Tobias feels the Silverados are coming into the right place at the right time because the Mission is now only plugging a small hole in the dike of a society that is badly hemorrhaging. "We’re losing ground as a society. Every year we see greater numbers of homeless people and every year the youth on the street are getting younger, " he says. "When I started here at the Mission 13 years ago, street youth would typically be 19 – 25. Now they’re 16-18."

Getting kids off the street, away from the drugs and prostitution scene that is so often attendant to street life, becomes more difficult the longer a child is out there. "One year on the streets equals a 10-year process getting them off the street," says Tobias. "At 15, you can’t get a legal job, your sole means of support is through begging or criminal activities and this is something to which you become acculturated. Their chances of ever re-entering the mainstream become remote because, technically the world is moving so rapidly. You have to keep up or you become unmarketable."


However, through Los Silverado-brokered donations of computers, the Mission is now able to provide computer literacy programs to inner city youth. "It’s the new literacy that no one can get along without," says Tobias.

Massive cuts by governments of social programs such as subsidized housing, plus sexual abuse, rampant unemployment and dysfunctional family lives have contributed to the groundswell of numbers of people now making their homes on the streets of Canadian cities. Canada now faces its worst homeless crisis since the depression of the 1930’s and United Way studies indicate that the majority of homeless are children.

The 60 full-time staff who work for the Mission are hard pressed to keep up with the growing crisis. The burnout rate is high and they often require counseling themselves just to keep up with the demands of their work.

Not only do they see people shell-shocked and empty from life on the street, they are asked daily to deal with the unpredictable. "The staff are compassionate people but there’s always the potential for violence, every time you open the door. Every day you live with that fear and staff do well to do this work for three to four years," says Tobias.

Victories are few and far between and cannot be easily identified by mainstream dwellers who use different score cards than those kept by Mission workers. Tobias counts it as a victory if someone remains even marginally employed through the Mission’s help. And he refers to a particularly bittersweet "victory" in which a young street woman was raped nearly to death by a group of men who were trying to force her into prostitution.
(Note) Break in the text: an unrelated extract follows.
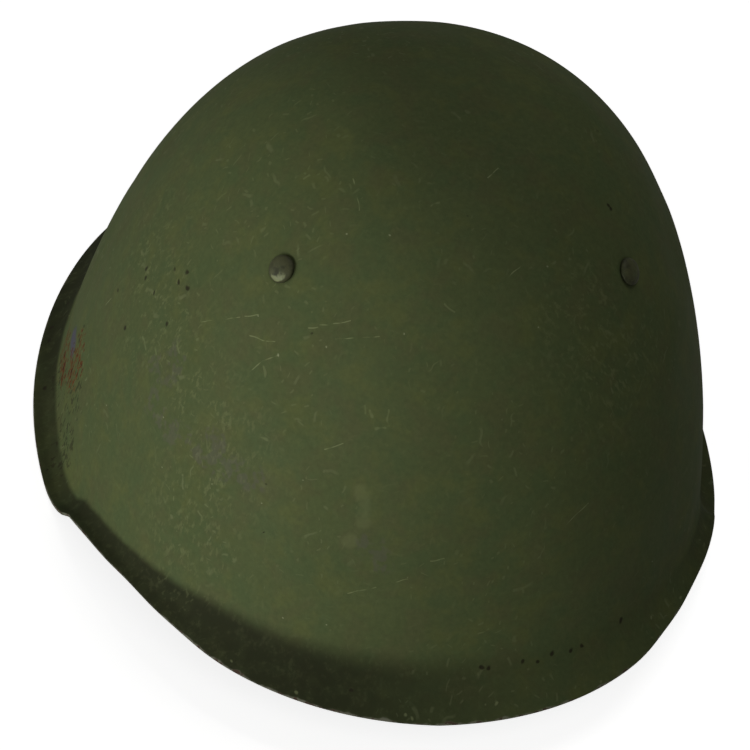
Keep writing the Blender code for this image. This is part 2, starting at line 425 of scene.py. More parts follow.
def makeSeats():
    # a rivet's vertices lie evenly round its axis, so their mean is on it
    mesh = bpy.data.meshes.new("rivetSeats")
    points = []
    for name in ("rivet_front_left", "rivet_front_right"):
        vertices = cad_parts[name].data.vertices
        points.append(sum((v.co for v in vertices), Vector()) / len(vertices))
    mesh.from_pydata(points, [], [])
    return addObject("rivetSeats", mesh)


def thickenShell(sheet, innerPaint):
    # the sheet gets its wall, its land where it rests, and rounded cut edges
    shape = shellShape
    sheet.data.materials.append(innerPaint)
    wall = sheet.modifiers.new("wall", "SOLIDIFY")
    wall.thickness = shape["wall"]
    wall.offset = -1.0
    wall.use_even_offset = True
    wall.material_offset = 1
    shell = keepMesh(sheet, "helmetShell")
    for vertex in shell.data.vertices:
        vertex.co.z = min(max(vertex.co.z, 0.0), shape["height"])
    edge = shell.modifiers.new("edge", "BEVEL")
    edge.width = shape["edgeRound"]
    edge.segments = shape["edgeSegments"]
    edge.limit_method = "ANGLE"
    edge.angle_limit = math.radians(shape["edgeAngle"])
    edge.use_clamp_overlap = True
    finished = keepMesh(shell, "steelShell")
    finished.data.set_sharp_from_angle(angle=math.radians(shape["sharpAngle"]))
    return finished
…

The woman contracted AIDS through the ordeal but spent her remaining years lecturing school children about the rigors of streetlife and the need for individuals to take control of their lives in a positive way. "A lot of kid won’t come onto the streets because of her," says Tobias.

But, Bob Graham wants more than consolation prizes for the Mission; he wants change and hope for the thousands of homeless and poor now stumbling along big city streets. If, in conversation, he comes right to the point and how and why everyone should become a Silverado, then it’s not difficult to understand where his motivation lies.